GIVEN REQUEST ->
Would you output the whole listing below, exactly as it reads?

Dataset records ->
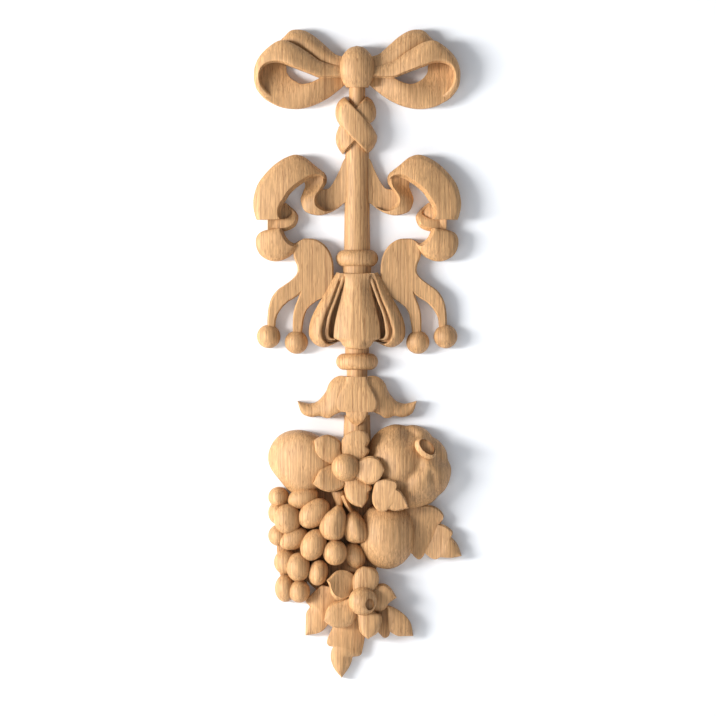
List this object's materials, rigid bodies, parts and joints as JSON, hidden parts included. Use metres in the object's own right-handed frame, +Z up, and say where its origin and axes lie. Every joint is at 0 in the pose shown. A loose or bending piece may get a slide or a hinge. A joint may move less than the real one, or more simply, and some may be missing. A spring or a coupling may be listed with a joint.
{
  "type": "carved wood insert",
  "caption": "Carved oak drop with a bow, ribbon tails round a half-round pole, a fluted bell, a winged calyx and a cluster of fruit and leaves on a flat back.",
  "frame": {"origin": "on the flat back, on the middle line, level with the upper face of the lower bead", "axes": "+Z up the drop towards the bow, +Y out of the flat back into the surface it is fixed to, +X to the viewer's right"},
  "size_m": [0.1605, 0.036, 0.499],
  "materials": {
    "oak": "sanded smooth, unvarnished light oak"
  },
  "bodies": {
    "root": {"carving": "oak"}
  },
  "joints": []
}
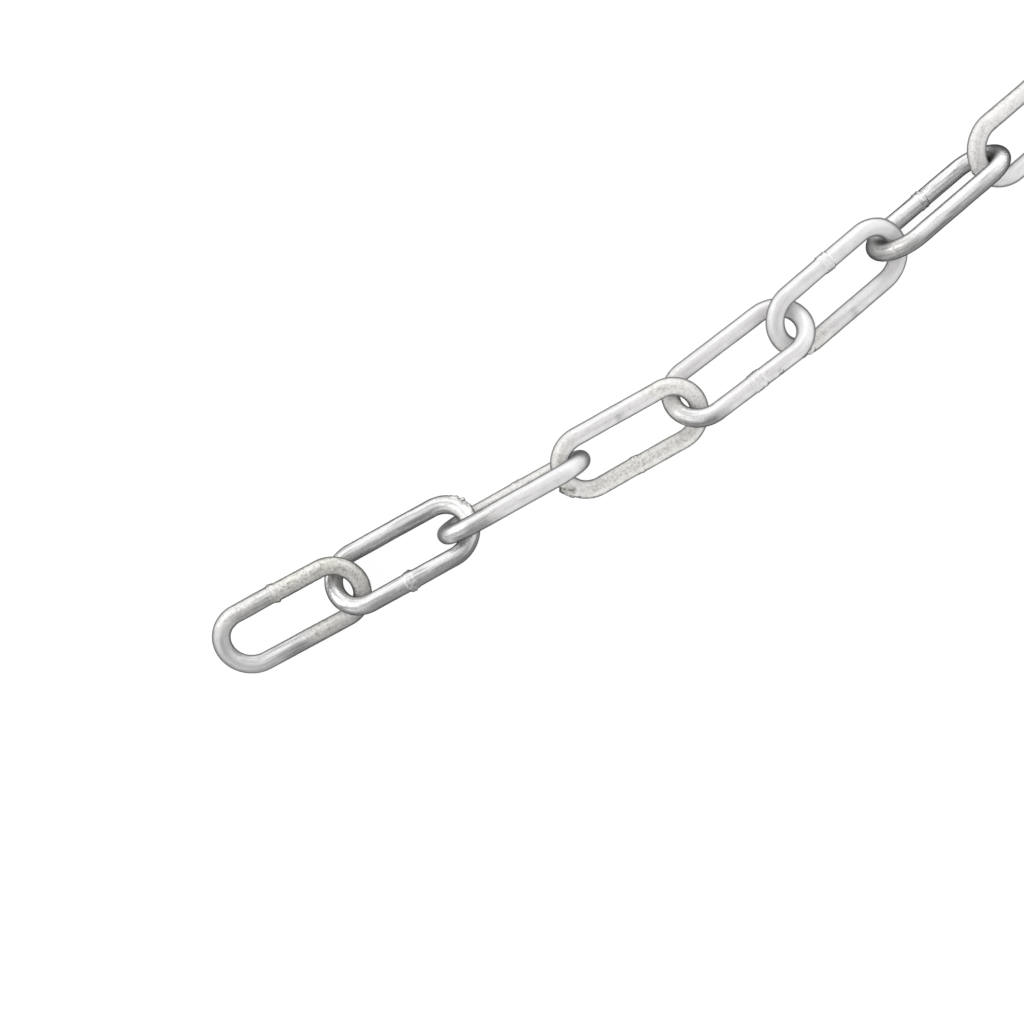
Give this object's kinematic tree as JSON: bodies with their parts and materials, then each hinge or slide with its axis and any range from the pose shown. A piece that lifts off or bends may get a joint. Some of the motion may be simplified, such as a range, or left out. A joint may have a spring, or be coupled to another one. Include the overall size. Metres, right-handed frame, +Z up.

OUTPUT FOR THIS EXERCISE ->
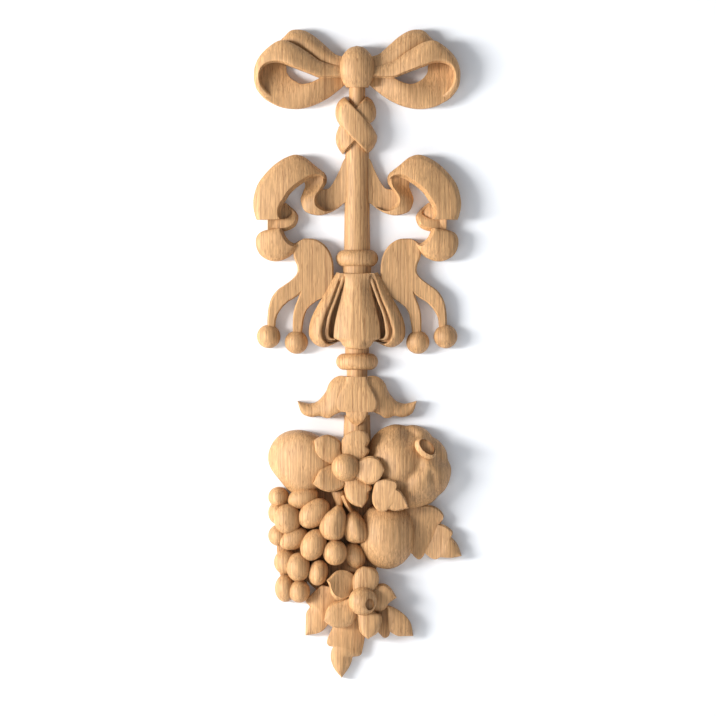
List this object's materials, rigid bodies, parts and joints as JSON, hidden parts included. Use metres in the object's own right-handed frame, +Z up, and say where its origin and axes lie. Every joint is at 0 in the pose shown. A loose or bending piece may get a slide or a hinge. A joint may move less than the real one, or more simply, and some may be missing. A spring or a coupling may be listed with a joint.
{
  "type": "carved wood insert",
  "caption": "Carved oak drop with a bow, ribbon tails round a half-round pole, a fluted bell, a winged calyx and a cluster of fruit and leaves on a flat back.",
  "frame": {"origin": "on the flat back, on the middle line, level with the upper face of the lower bead", "axes": "+Z up the drop towards the bow, +Y out of the flat back into the surface it is fixed to, +X to the viewer's right"},
  "size_m": [0.1605, 0.036, 0.499],
  "materials": {
    "oak": "sanded smooth, unvarnished light oak"
  },
  "bodies": {
    "root": {"carving": "oak"}
  },
  "joints": []
}
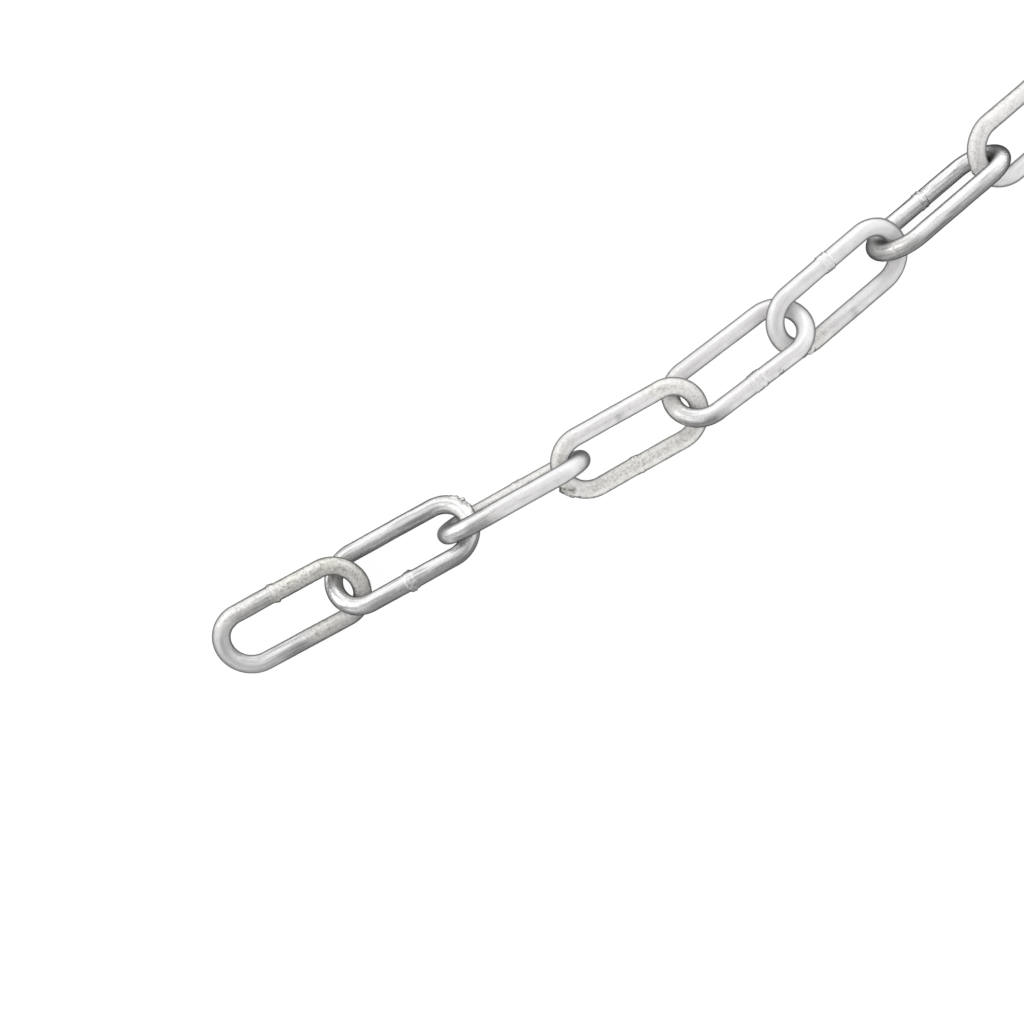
Give this object's kinematic tree as JSON: bodies with their parts and materials, then each hinge or slide with its axis and any range from the pose shown. A piece that lifts off or bends may get a joint. Some of the motion may be simplified, such as a range, or left out. A joint may have a spring, or be coupled to another one. Include the overall size. Metres, right-handed frame, +Z up.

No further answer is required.